▸ **Brief**
Output all lines exactly.

▸ **Input material**
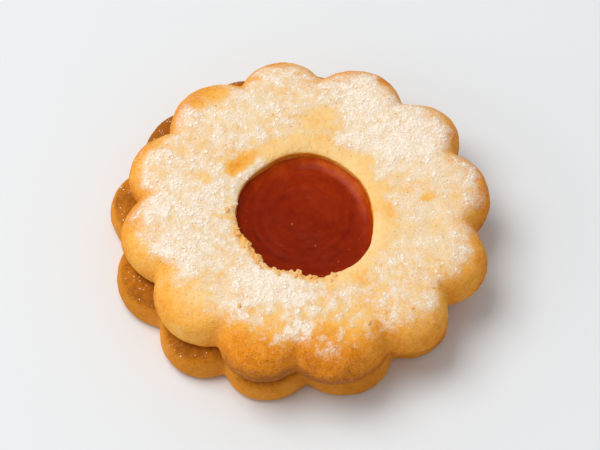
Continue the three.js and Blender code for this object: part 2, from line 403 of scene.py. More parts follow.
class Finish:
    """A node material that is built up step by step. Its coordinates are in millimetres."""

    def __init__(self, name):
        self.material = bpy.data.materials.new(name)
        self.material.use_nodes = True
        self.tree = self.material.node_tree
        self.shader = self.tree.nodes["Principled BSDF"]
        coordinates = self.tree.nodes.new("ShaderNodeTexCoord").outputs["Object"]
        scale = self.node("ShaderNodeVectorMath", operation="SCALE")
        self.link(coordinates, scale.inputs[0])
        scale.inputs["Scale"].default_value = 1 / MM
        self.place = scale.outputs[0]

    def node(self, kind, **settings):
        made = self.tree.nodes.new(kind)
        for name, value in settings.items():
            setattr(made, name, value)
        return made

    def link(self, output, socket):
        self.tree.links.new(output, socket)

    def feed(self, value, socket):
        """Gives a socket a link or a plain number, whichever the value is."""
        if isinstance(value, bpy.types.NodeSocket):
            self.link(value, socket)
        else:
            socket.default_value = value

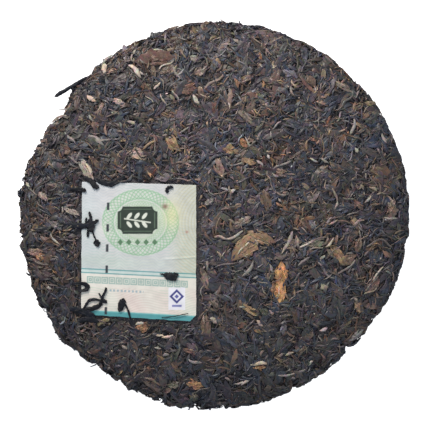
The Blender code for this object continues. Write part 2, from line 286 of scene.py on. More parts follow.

▸ **Full answer**
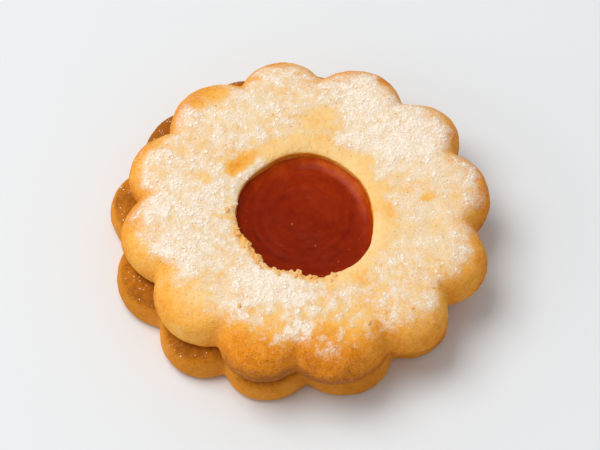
Continue the three.js and Blender code for this object: part 2, from line 403 of scene.py. More parts follow.
class Finish:
    """A node material that is built up step by step. Its coordinates are in millimetres."""

    def __init__(self, name):
        self.material = bpy.data.materials.new(name)
        self.material.use_nodes = True
        self.tree = self.material.node_tree
        self.shader = self.tree.nodes["Principled BSDF"]
        coordinates = self.tree.nodes.new("ShaderNodeTexCoord").outputs["Object"]
        scale = self.node("ShaderNodeVectorMath", operation="SCALE")
        self.link(coordinates, scale.inputs[0])
        scale.inputs["Scale"].default_value = 1 / MM
        self.place = scale.outputs[0]

    def node(self, kind, **settings):
        made = self.tree.nodes.new(kind)
        for name, value in settings.items():
            setattr(made, name, value)
        return made

    def link(self, output, socket):
        self.tree.links.new(output, socket)

    def feed(self, value, socket):
        """Gives a socket a link or a plain number, whichever the value is."""
        if isinstance(value, bpy.types.NodeSocket):
            self.link(value, socket)
        else:
            socket.default_value = value

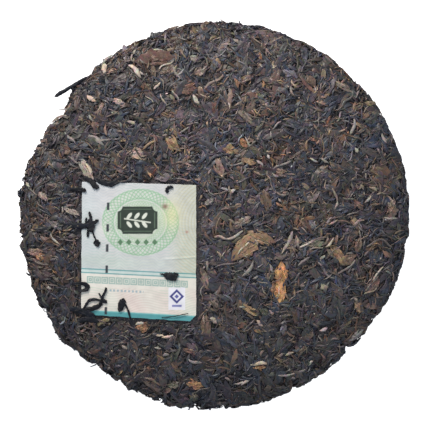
The Blender code for this object continues. Write part 2, from line 286 of scene.py on. More parts follow.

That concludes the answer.